I’m in bad shape, broke down, beaten, and bewildered!
One minute I’m feeling hopelessly behind in my garden, the next that I’m nearly caught up. Then I walk around any corner, and I have a lot of corners, and there’s lots more to do. There’s no fooling myself, I have a lot of chores ahead. After a slow start (I depend on getting a little work done on warm days in February, of which there were none this year) I think that I might be approaching my normal status for this date, which of course means there’s still plenty to occupy my weekends for another month.
The weekend past was beautiful, low humidity and warm enough to work in shorts, so most of the two days was spent outdoors working, but with a little time to appreciate the trees, shrubs,and bulbs blooming all around the garden. In addition to weeding and pruning I’ve been trying to clean up from the February snow, mending broken branches and tying together arborvitaes and cryptomerias that had branches bent askew, and there’s still some clean up from a forty foot Leyland cypress that was irreparably damaged and removed earlier in the week.
Beneath the fallen cypress were parts of a sparsely branched boxwood that has been shaded for too many years and a China Girl holly that had become a tangle of rose and locust seedlings before it was flattened. Sunday’s adventure included trying to untangle this mess and save what could be salvaged of the holly. The holly escaped with minimal damage, certainly better than my bare legs fared in dealing with the rose that reached out to grab me at every opportunity. Not a pretty sight, but I can imagine your lack of sympathy. I know, I should have worn long trousers. You sound like my mother!
Then I found that a gold arborvitae that had bent in every direction under the snow’s weight was taller, much taller, than one planted on the other side of the garden that was planted at the same time. I tried to tie it, just like I demonstrated on its shorter cousin a month earlier, but found that too much of the large evergreen was above my reach. The only way this could be resolved was to balance an eight foot ladder on the uneven ground, climb to the top rung (clinging for dear life to the arborvitae), tie the strapping off to draw the branches together, and then prune the top three feet that failed to cooperate. When I advise that some tasks are better left to professionals, this is exactly the point. In any case, I lived through it, though probably no wiser for the experience.
There’s so much blooming in the garden, or coming into bloom, that it’s tempting to stop for precious moments to enjoy the huge weeping cherry (above), to stand under its pendulous branching as the spent blossoms fall like light pink snow. But the chores I have mapped out for the day are not complete, so I’ll delay for only a few minutes on the way to grab the pruners, or a screwdriver and wrench to repair the chainsaw blade that has jumped off again.
Many of the spring bulbs are still blooming, narcissus, puschkinias, and hyacinths have not begun to fade, and the crocus have come on a little stronger now that the weather has warmed. The spring windflowers (Anemone blanda, above) are blooming, though only a few dozen since I am prone to pulling them, mistaken as weeds. Their delicate foliage is similar to several common weeds, and once I have summoned the energy to get started on tasks in the garden a frenetic pace kicks in, the brain goes blank, and often desirable plants are destroyed.

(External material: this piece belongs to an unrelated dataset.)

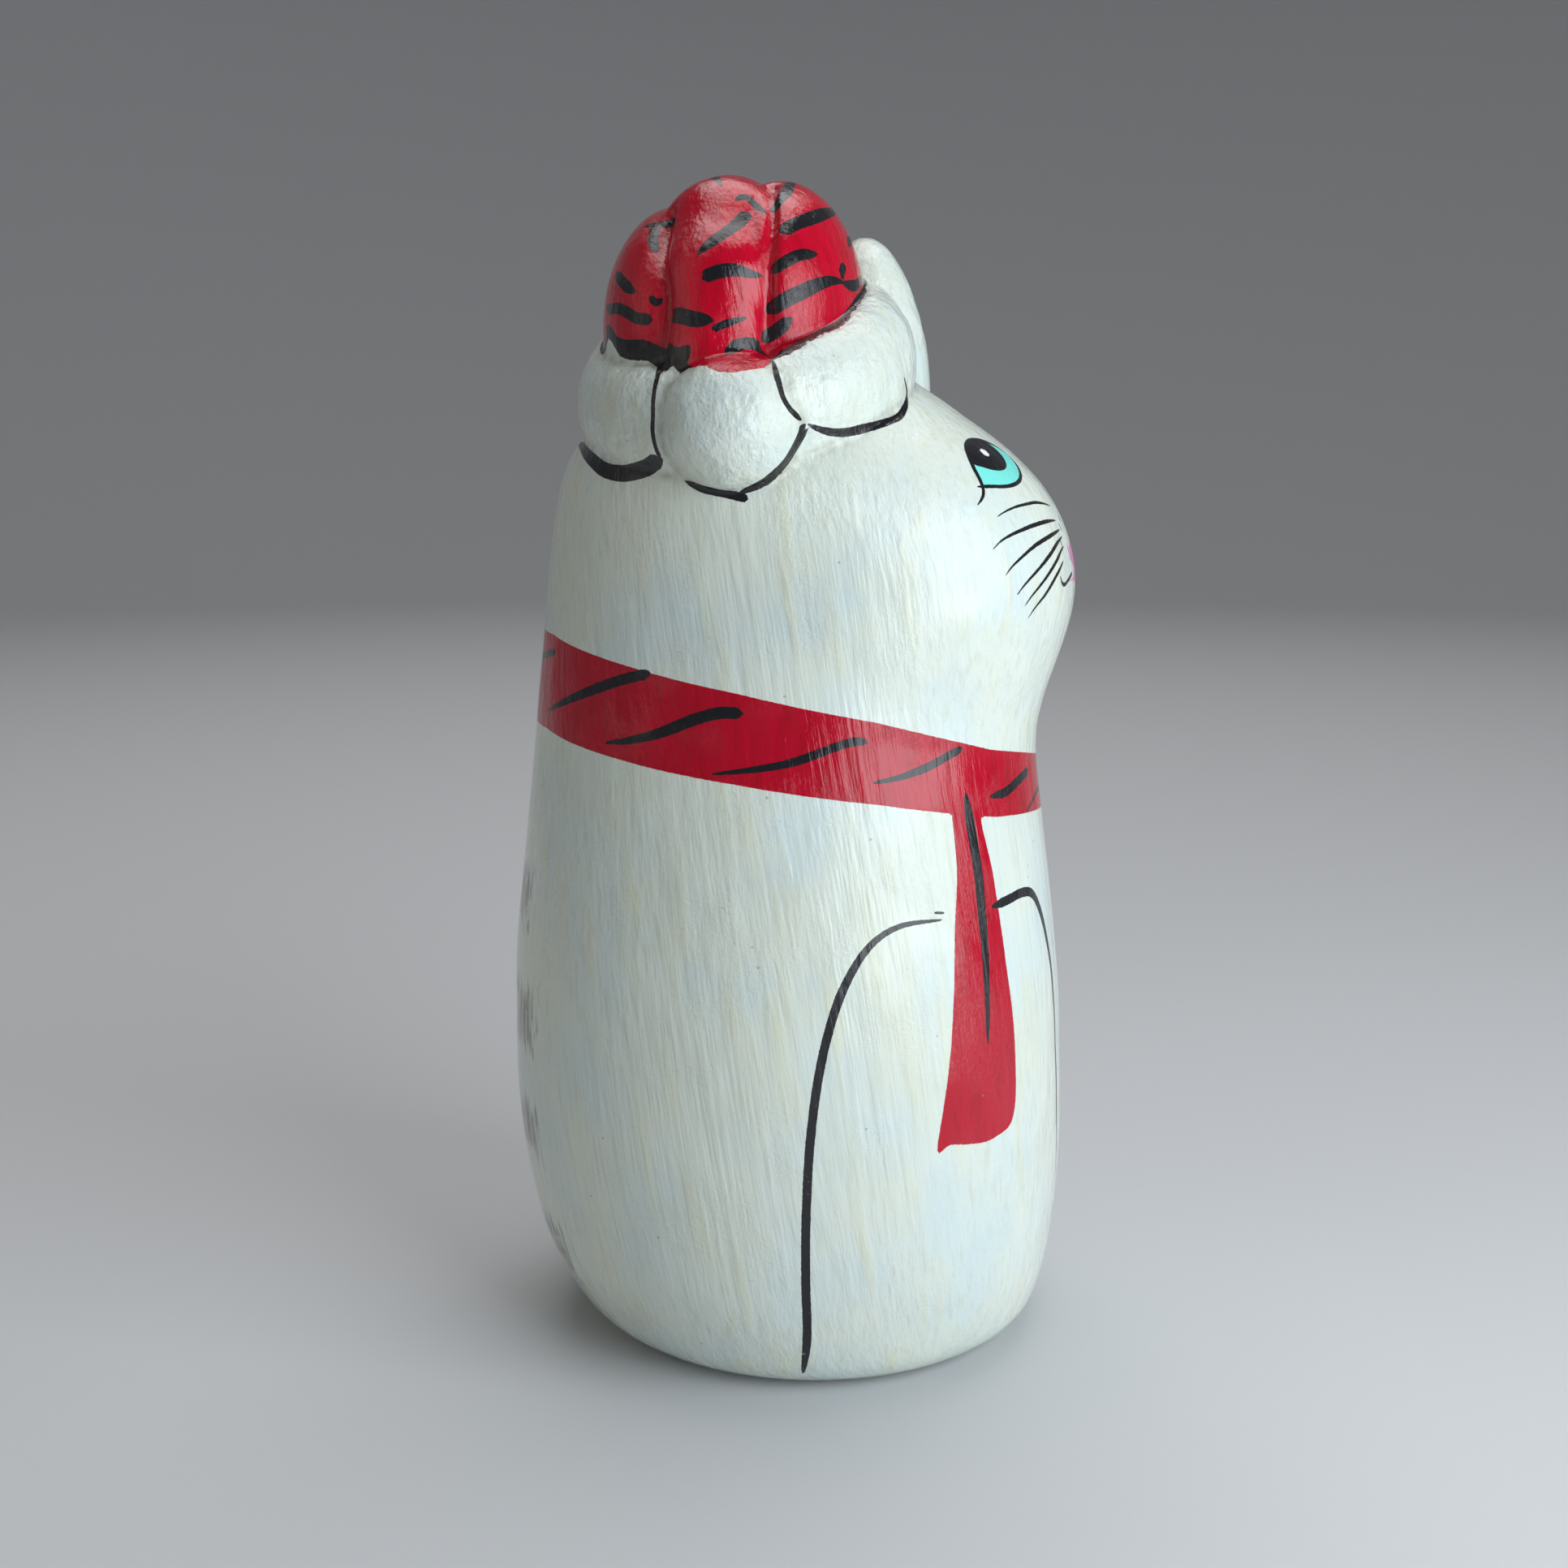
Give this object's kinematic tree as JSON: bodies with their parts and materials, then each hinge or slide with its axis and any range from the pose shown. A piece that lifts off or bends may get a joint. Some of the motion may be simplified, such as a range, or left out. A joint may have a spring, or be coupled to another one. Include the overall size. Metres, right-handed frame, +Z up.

Chionodoxa (above) are popping up everywhere in greatly increased numbers, safe in an area where I seldom weed, some quite a few feet from where I once planted the small bulbs. The alliums (ornamental onions) aren’t blooming yet, but it won’t be long. An older clump has been undisturbed for years, and though it is heavily shaded by a large Jane magnolia and a gnarled dwarf peach (below), the clump continues to expand. I should dig the clump and replant in a sunnier spot, but then there are many things that I should do that probably won’t happen.
The magnolia and peach are both blooming, a gaudy combination of pink and purple, but more so with a large drift of the bright yellow dwarf narcissus February Gold at their feet. I paid no attention to the concurrent blooming when I planted the trees, it’s far too late to move either, and I don’t mind the odd combination in any case. If this composition is not for you I would suggest that you not drop by to visit.
The backside (facing from the house) of both the peach and magnolia (above) do not bloom since they are shaded by a golden raintree, and a red maple and willow oak from the neighbor’s property that are rapidly growing too large and overhanging treasures in my garden. No matter, the neighbor’s trees are here to stay, and he was not the culprit who planted them too close to the property line (it was two or more owners prior), and who am I to talk about planting things too close anyway?
In any case, at this time of the year I don’t mind that colors don’t coordinate, or if this is too close to that. I’m happy that winter’s a memory, that the garden’s exploding in bloom. In May I can rest, but for now I have a narrow focus, straight ahead, one tree at a time, full speed ahead, and try not to lose too much blood in the process.